# Best and worst things...



## iceno9 (Jan 29, 2010)

Hi All,

Kindof an open ended question....but i am curious as to the answers i get....

What is your top 3 best things about moving to Canada and whats your worst 3? Can be more than 3 if you like!

Im interested to see if the items people bring up will bother me and if i can cope with/without them....

fire away!


----------



## GWH64 (Nov 22, 2014)

iceno9 said:


> Hi All,
> 
> Kindof an open ended question....but i am curious as to the answers i get....
> 
> ...


These sort of questions are pointless and ultimately damaging.

Come with an open mind and stuff other people's opinions. They are of no value to you.


----------



## luvcanada369 (Dec 22, 2014)

best things - the seasons, love the hot summers and the cold winters and the beautiful fall colours and the messy but exciting times in spring. The politeness and friendliness of people that is really noticeable when you travel outside of Canada and realize how friendly people are back home (Canada is home for me). The fact that you can enjoy nature and peace and quiet without crowds. 
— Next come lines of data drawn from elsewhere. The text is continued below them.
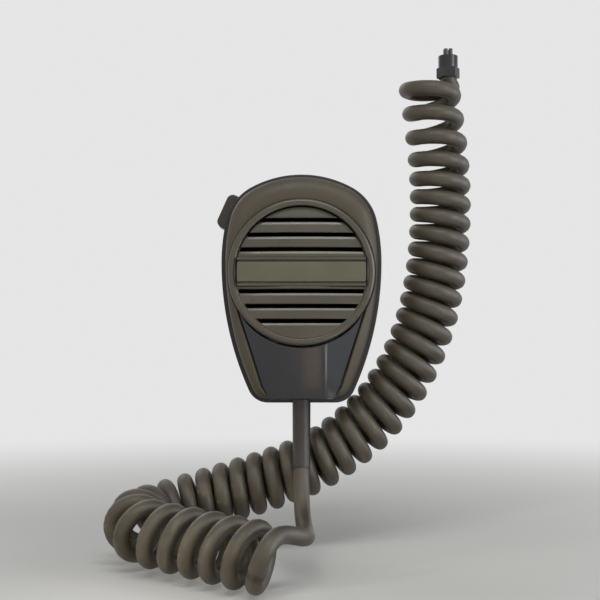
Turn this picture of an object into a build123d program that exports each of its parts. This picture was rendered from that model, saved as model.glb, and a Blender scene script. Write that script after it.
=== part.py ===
"""Palm-held paging microphone on its hanger, with a coiled cord that ends in a panel ferrule.

Millimetres, +Z up. The origin is on the hanger's back face, which lies on the wall plane Y = 0, behind the
centre of the grille. The microphone faces -Y, and a depth below is a distance in front of the wall.
"""

from build123d import *
import math
import os

os.makedirs("parts", exist_ok=True)

# Outline of the rear shell, seen from the front
MIC_WIDTH = 63.8
MIC_TOP = 39.9
MIC_BOTTOM = 51.0
WIDEST_HEIGHT = 5.0
CROWN_RADIUS = 42.0
SHOULDER_RADIUS = 20.0
UPPER_FLANK_RADIUS = 75.0
LOWER_FLANK_RADIUS = 124.0
CORNER_RADIUS = 8.2

# Depths of the case, from the wall
HANG_GAP = 8.0
REAR_SHELL_DEPTH = 18.0
FRONT_SHELL_DEPTH = 10.4
CASE_WALL = 2.0
RIM_STEP = 1.6
REAR_ROUNDING = (6.4, 6.0)
FRONT_ROUNDING = (5.0, 5.2)
SHELL_DRAFT = 0.5
ROUNDING_STEPS = 4
TONGUE_HEIGHT = 1.4
TONGUE_WALL = 1.2
SLIP = 0.1

# Grille cap and what is behind it
CAP_RADIUS = 28.4
CAP_GAP = 0.3
CAP_WALL = 1.8
CAP_SEAT_RISE = 8.2
CAP_EDGE = 0.9
SLAT_RADIUS = 25.7
SLAT_STEP = 0.8
DOME_RISE = 2.2
DOME_THICKNESS = 1.8
LEDGE_WIDTH = 2.3
LEDGE_THICKNESS = 2.0
COLLAR_WALL = 1.5
SLOT_RADIUS = 24.8
SLOT_HEIGHT = 1.5
SLOT_FIRST = 7.75
SLOT_PITCH = 5.75
SLOTS_PER_SIDE = 3
SLOT_SHIFT = 0.8
PLATE_LENGTH = 50.0
PLATE_HEIGHT = 7.8
PLATE_THICKNESS = 0.8
PLATE_RECESS = 0.6
PLATE_SHIFT = 0.5
PLATE_GAP = 0.15
FRAME_BORDER = 1.5
CLOTH_THICKNESS = 0.4
FOAM_THICKNESS = 1.4
BAFFLE_THICKNESS = 1.2
BAFFLE_COLLAR = 7.5
BAFFLE_HOLE = 1.6
BAFFLE_HOLE_COUNT = 8

# Chin panel below the cap
CHIN_TOP_HALF = 24.4
CHIN_TOP_DROP = 15.2
CHIN_SIDE_HALF = 15.4
CHIN_SIDE_DROP = 44.5
CHIN_FOOT_HALF = 12.4
CHIN_GAP = 0.35
CHIN_FLOOR_RISE = 7.4
CHIN_FLOOR = 1.4
CHIN_WALL = 1.6
CHIN_RISE = 4.2
CHIN_SLOPE = 0.156
CHIN_FACET_HALF = 9.8
CHIN_FACET_SLOPE = 0.26

# Dynamic cartridge
CAN_RADIUS = 14.0
CAN_LENGTH = 11.4
CAN_WALL = 0.8
BOOT_WALL = 3.0
BOOT_LENGTH = 8.5
BOOT_LIP = 1.1
YOKE_RADIUS = 10.0
YOKE_WALL = 2.0
YOKE_HEIGHT = 6.2
YOKE_FLOOR = 1.5
MAGNET_RADIUS = 5.2
POLE_RADIUS = 5.8
POLE_THICKNESS = 1.5
VOICE_COIL_RADIUS = 6.3
VOICE_COIL_WALL = 0.6
VOICE_COIL_LENGTH = 3.4
SPACER_WALL = 1.1
SPACER_LENGTH = 7.3
DIAPHRAGM_THICKNESS = 0.3
DIAPHRAGM_RISE = 1.1
COVER_THICKNESS = 0.8
COVER_RIM = 1.3
COVER_HOLE = 0.9
TERMINAL_PIN = 0.7
TERMINAL_LENGTH = 2.2
TERMINAL_SPREAD = 4.0

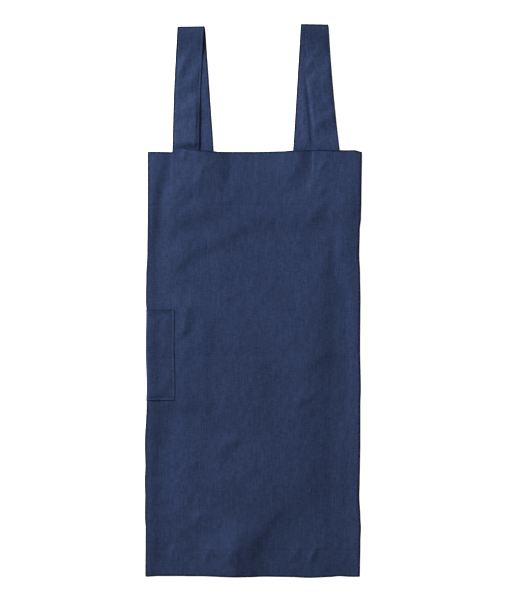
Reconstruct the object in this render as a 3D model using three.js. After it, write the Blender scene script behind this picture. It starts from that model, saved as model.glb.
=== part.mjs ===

worst things - Conservative government ruining the reputation of Canada throughout the world. The length of time it takes to get across the country makes it hard to keep in touch with people who move to Toronto or Vancouver if you live in the opposite direction. It's a few days drive, or an expensive plane ticket. Also, sometimes the winters are too cold. And I don't like the icy roads or sidewalks. Making it treacherous to walk or drive.


----------



## colchar (Oct 25, 2011)

luvcanada369 said:


> worst things - Conservative government ruining the reputation of Canada throughout the world.


What a ridiculous claim. I am no fan of Harper's Conservatives but the claim that they are ruining Canada's reputation is just silly.




> And I don't like the icy roads or sidewalks. Making it treacherous to walk or drive.



I've lived here most of my life and have never found them to be treacherous. A little common sense when driving or walking is all one needs.


----------